WHAT TO PRODUCE: Restate, exactly and only, the lines from the first through the line containing "# Shader wiring".

-- Begin COLLECTED DATA --

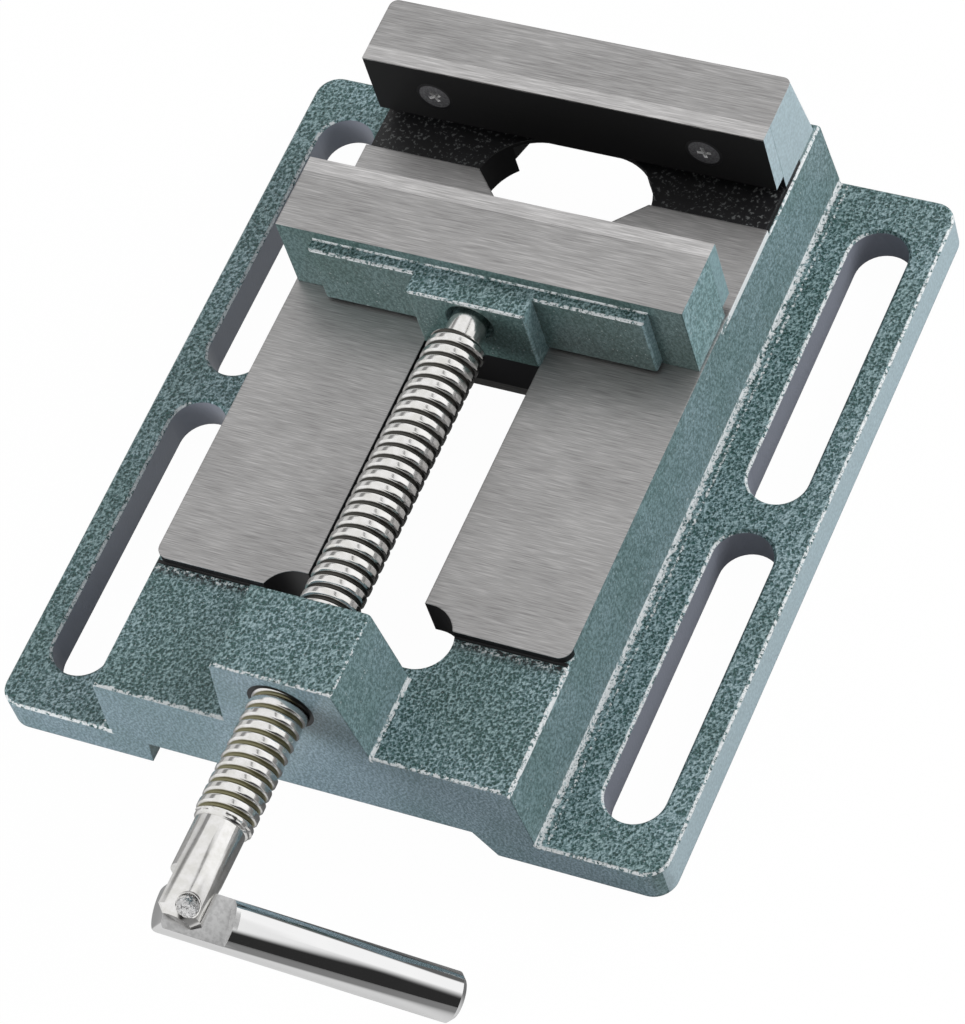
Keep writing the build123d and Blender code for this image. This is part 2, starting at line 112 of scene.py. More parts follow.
# The moving jaw's ledge, its places counted from the front of the boss, and its painted highlight lines
jawLedge = {
    "top": 51.0 * mm,
    "bossX": 14.8 * mm,
    "padX": 42.0 * mm,
    "bossY": 0.3 * mm,
    "padY": 5.4 * mm,
    "backY": 8.2 * mm,
    "lineHalf": 0.32 * mm,
    "backHalf": 0.3 * mm,
    "strength": 0.85,
}


# Shader wiring

class Wire:
    def __init__(self, finish, socket):
        self.finish = finish
        self.socket = socket

    def __add__(self, other):
        return self.finish.maths("ADD", self, other)

    def __sub__(self, other):
        return self.finish.maths("SUBTRACT", self, other)

    def __rsub__(self, other):
        return self.finish.maths("SUBTRACT", other, self)

    def __mul__(self, other):
        return self.finish.maths("MULTIPLY", self, other)

    def __gt__(self, other):
        return self.finish.maths("GREATER_THAN", self, other)

    def __lt__(self, other):
        return self.finish.maths("LESS_THAN", self, other)

    def __abs__(self):
        return self.finish.maths("ABSOLUTE", self)

    __radd__ = __add__
    __rmul__ = __mul__

    def atLeast(self, *others):
        wire = self
        for other in others:
            wire = self.finish.maths("MAXIMUM", wire, other)
        return wire

    def rise(self, low, high):  # 0 below low, 1 above high, soft between
        return self.finish.node(
            "ShaderNodeMapRange",
            {"interpolation_type": "SMOOTHSTEP"},
            {"Value": self, "From Min": low, "From Max": high, "To Min": 0.0, "To Max": 1.0},
        )

    def fall(self, low, high):
        return 1 - self.rise(low, high)

    def within(self, rising, falling):  # 1 between two soft edges
        return self.rise(*rising) * self.fall(*falling)

    def near(self, place, half):  # 1 within half of place
        return abs(self - place) < half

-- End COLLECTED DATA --

THE COMPLETED TASK:
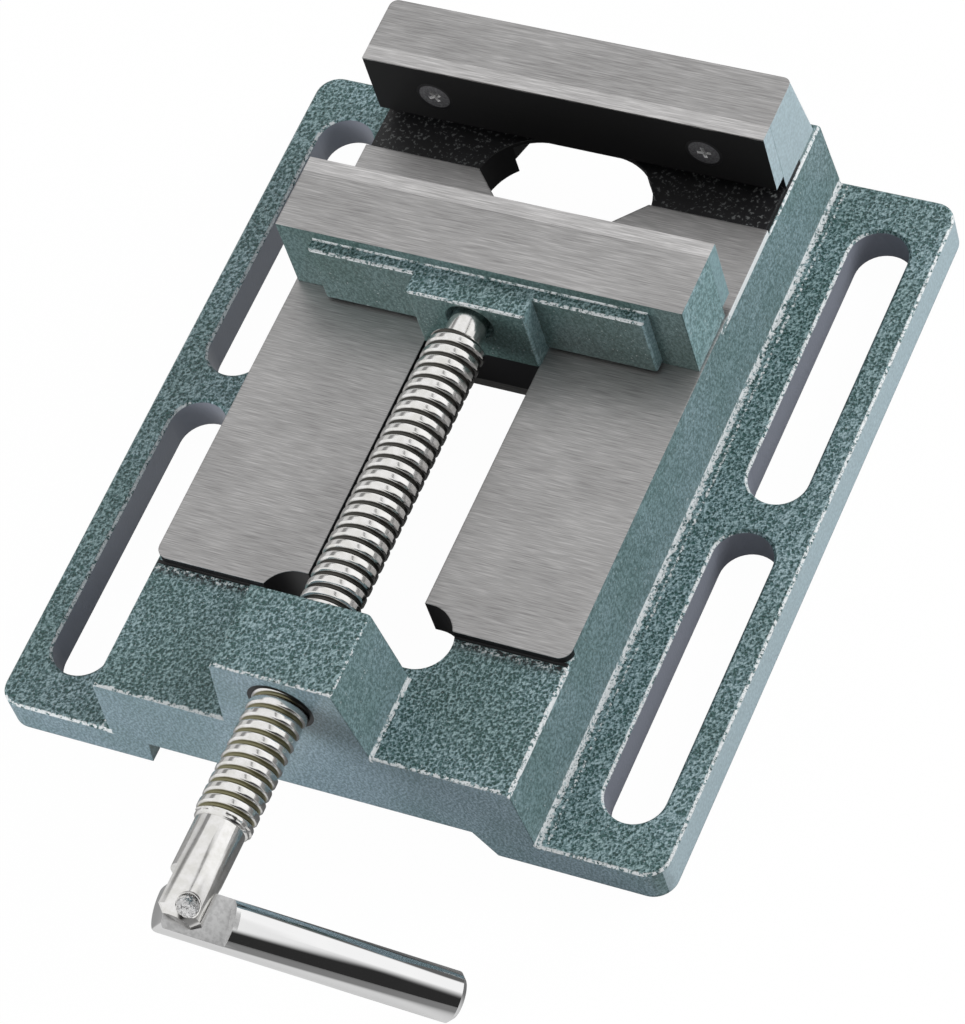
Keep writing the build123d and Blender code for this image. This is part 2, starting at line 112 of scene.py. More parts follow.
# The moving jaw's ledge, its places counted from the front of the boss, and its painted highlight lines
jawLedge = {
    "top": 51.0 * mm,
    "bossX": 14.8 * mm,
    "padX": 42.0 * mm,
    "bossY": 0.3 * mm,
    "padY": 5.4 * mm,
    "backY": 8.2 * mm,
    "lineHalf": 0.32 * mm,
    "backHalf": 0.3 * mm,
    "strength": 0.85,
}


# Shader wiring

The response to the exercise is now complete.